La tutela dei territori e di chi li abita, di qualsiasi specie, oggi deve essere questione centrale per chi si pone l’obiettivo di lottare contro il cambiamento climatico, contro la devastazione ambientale e per riconquistare la possibilità di un futuro sostenibile dentro e fuori la città.
Per chi abita la Val Susa la lotta a difesa della montagna fa parte del dna, così come la conoscenza di essa e dei bisogni del territorio montano e dei suoi abitanti. Eppure, oltre alla grande opera inutile e dannosa rappresentata dal tav e da tutte le opere correlate ad esso, come la cava di Caselette o di Salbertrand per smaltire i materiali del progetto di autoporto di San Didero, spuntano altri progetti scellerati, come lo Skidome di Cesana in alta Val Susa o i lavori per l’ipotesi di tracciato che coinvolge i Comuni di Rivoli, Rivalta e Orbassano.
Anche Torino è scenario di progetti dalla patina green, che sprecano risorse pubbliche e utili soltanto ad alimentare la retorica della città in trasformazione. Particolarmente attuale è il dibattito sull’utilizzo dei fondi del pnrr, in relazione ai quali emergono diversi progetti che non hanno nessuna relazione con i bisogni di chi abita la città e che vengono sviluppati per far guadagnare qualche azienda privata cementificando. Tra i progetti degli ultimi anni, diversi sono particolarmente problematici perché prevedono costruzioni e consumo di suolo su intere aree verdi. È il caso dei Prati Parella e, da poco, del Parco del Meisino, dove dovrebbe sorgere la Città dello Sport promossa dalla Città di Torino come progetto sostenibile per il quale andrebbero 11 milioni di euro.

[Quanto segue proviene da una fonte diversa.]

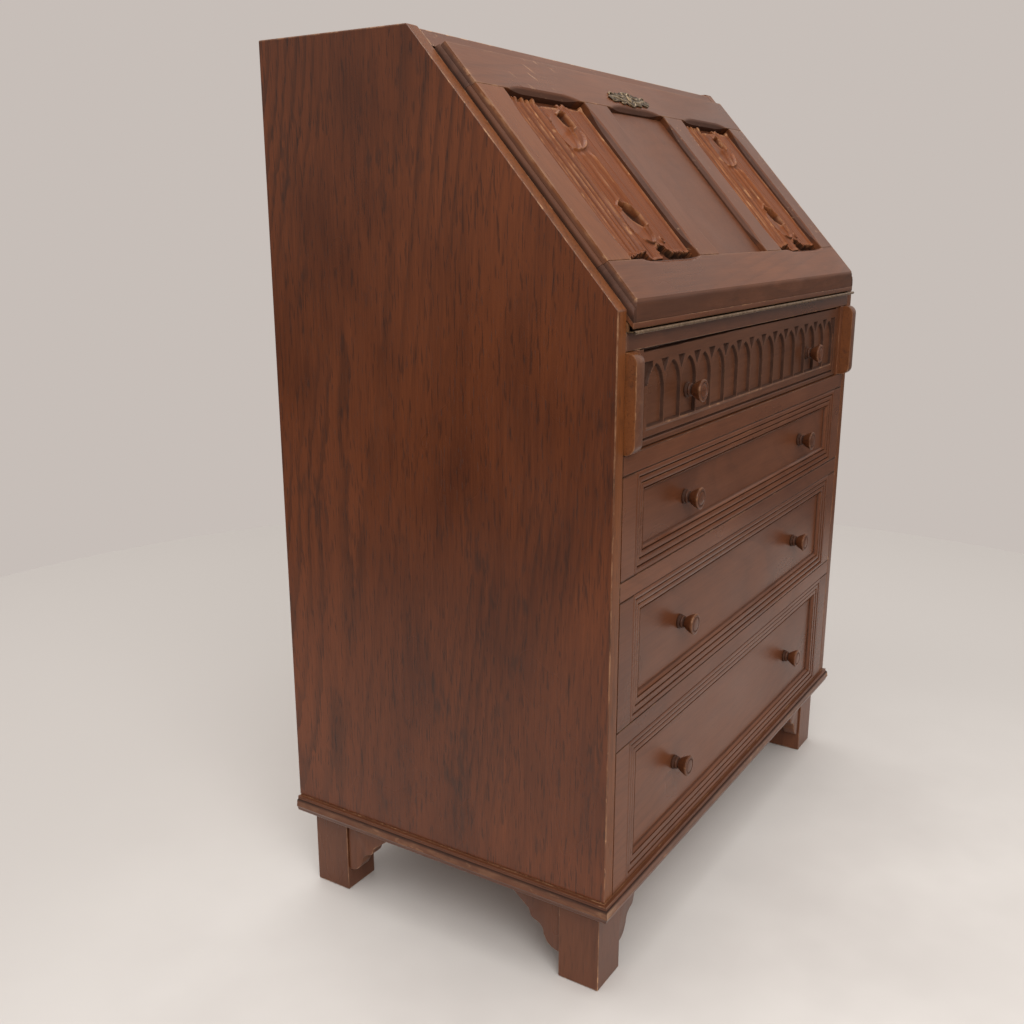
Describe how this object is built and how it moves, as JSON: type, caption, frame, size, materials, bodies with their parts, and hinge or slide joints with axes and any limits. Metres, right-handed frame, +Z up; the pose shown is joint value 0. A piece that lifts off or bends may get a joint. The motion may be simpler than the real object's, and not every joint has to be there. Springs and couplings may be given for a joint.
{
  "type": "slant-front bureau",
  "caption": "Oak slant-front bureau: linenfold fall on a long hinge, sliding lopers, arcaded drawer over long moulded drawers, bracket feet.",
  "frame": {"origin": "on the floor, centred in width and in overall depth from the knob faces to the back edge", "axes": "+Z up, +X to the sitter's right, -Y towards the sitter (front)"},
  "size_m": [0.762, 0.445, 1],
  "materials": {
    "oak_case": "dark reddish-brown oak, semi-gloss lacquer, worn arrises",
    "oak_carved": "carved and turned oak, warmer brown, semi-gloss lacquer",
    "oak_inside": "plain lighter oak and ply, matt",
    "aged_brass": "aged brass, dull with brighter edges"
  },
  "bodies": {
    "carcass": {"side_left": "oak_case", "side_right": "oak_case", "top_board": "oak_case", "back_panel": "oak_inside", "base_board": "oak_case", "writing_bed": "oak_case", "drawer_rail_upper": "oak_case", "drawer_rail_middle": "oak_case", "drawer_rail_lower": "oak_case", "loper_guide_left": "oak_case", "loper_guide_right": "oak_case", "base_moulding_front": "oak_case", "base_moulding_left": "oak_case", "base_moulding_right": "oak_case", "foot_front_left": "oak_case", "foot_rear_left": "oak_case", "bracket_side_front_left": "oak_case", "bracket_side_rear_left": "oak_case", "bracket_front_left": "oak_case", "foot_front_right": "oak_case", "foot_rear_right": "oak_case", "bracket_side_front_right": "oak_case", "bracket_side_rear_right": "oak_case", "bracket_front_right": "oak_case", "pigeonhole_gallery": "oak_inside", "hinge_bed_leaf": "aged_brass"},
    "fall": {"fall_writing_board": "oak_inside", "fall_bottom_rail": "oak_case", "fall_top_rail": "oak_case", "fall_stile_left": "oak_case", "fall_stile_right": "oak_case", "fall_muntin_left": "oak_case", "fall_muntin_right": "oak_case", "fall_panel_centre": "oak_case", "fall_panel_left": "oak_carved", "fall_panel_right": "oak_carved", "escutcheon": "aged_brass", "hinge_fall_leaf": "aged_brass"},
    "loper_left": {"loper_left": "oak_case"},
    "loper_right": {"loper_right": "oak_case"},
    "drawer_1": {"drawer_1_front": "oak_carved", "drawer_1_box": "oak_inside", "drawer_1_knob_left": "oak_carved", "drawer_1_knob_right": "oak_carved"},
    "drawer_2": {"drawer_2_front": "oak_case", "drawer_2_box": "oak_inside", "drawer_2_moulding": "oak_case", "drawer_2_knob_left": "oak_carved", "drawer_2_knob_right": "oak_carved"},
    "drawer_3": {"drawer_3_front": "oak_case", "drawer_3_box": "oak_inside", "drawer_3_moulding": "oak_case", "drawer_3_knob_left": "oak_carved", "drawer_3_knob_right": "oak_carved"},
    "drawer_4": {"drawer_4_front": "oak_case", "drawer_4_box": "oak_inside", "drawer_4_moulding": "oak_case", "drawer_4_knob_left": "oak_carved", "drawer_4_knob_right": "oak_carved"}
  },
  "joints": [
    {"name": "fall_hinge", "type": "hinge", "parent": "carcass", "child": "fall", "pos_m": [0, -0.2166, 0.7158], "axis": [1, 0, 0], "range_deg": [0, 131.7]},
    {"name": "loper_left_slide", "type": "slide", "parent": "carcass", "child": "loper_left", "axis": [0, -1, 0], "range_m": [0, 0.26]},
    {"name": "loper_right_slide", "type": "slide", "parent": "carcass", "child": "loper_right", "axis": [0, -1, 0], "range_m": [0, 0.26]},
    {"name": "drawer_1_slide", "type": "slide", "parent": "carcass", "child": "drawer_1", "axis": [0, -1, 0], "range_m": [0, 0.27]},
    {"name": "drawer_2_slide", "type": "slide", "parent": "carcass", "child": "drawer_2", "axis": [0, -1, 0], "range_m": [0, 0.27]},
    {"name": "drawer_3_slide", "type": "slide", "parent": "carcass", "child": "drawer_3", "axis": [0, -1, 0], "range_m": [0, 0.27]},
    {"name": "drawer_4_slide", "type": "slide", "parent": "carcass", "child": "drawer_4", "axis": [0, -1, 0], "range_m": [0, 0.27]}
  ]
}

In ognuno di questi luoghi preziosi c’è chi si organizza per lottare e opporsi ad una gestione miope dei territori e a un utilizzo delle risorse unicamente volta al profitto.
Uno degli aspetti comuni a questi progetti è l’incapacità – e la non volontà – di previsione nella gestione del territorio in relazione al cambiamento climatico in atto. Il tema della scarsità delle risorse idriche viene derubricato a un allarme siccità di cui curarsi una tantum senza alcun intervento determinato, anzi, lasciando spazio a progetti che come una delle principali conseguenze hanno l’erosione e il consumo del suolo, oltre allo spreco delle risorse idriche già di per sé scarse. Un tema emblematico per quanto riguarda il caso della duna di detriti di scavo potenzialmente contaminati che dovrebbe sorgere su una superficie di oltre 300.000 metri quadrati di terreni agricoli a Rivalta o il progetto di Skidome che permetterebbe di sciare al coperto 365 giorni l’anno con una serrata produzione di neve artificiale.
E’ più che mai urgente e necessario rendere tangibili le conseguenze già in atto del cambiamento climatico e individuare nella messa in opera di questi progetti una responsabilità criminale da parte di chi gestisce le risorse e i territori.
Ne parliamo con Fabio Balocco redattore del Fatto Quotidiano, Roberto Mezzalama autore del libro “Il clima che cambia l’Italia”, Maurizio Piccione movimento No Tav, Alberto Poggio tecnico No Tav, Maria Cariota del Comitato Torinese del Forum Salviamo il Paesaggio e Laura Lossi del Comitato Salviamo il Mesino.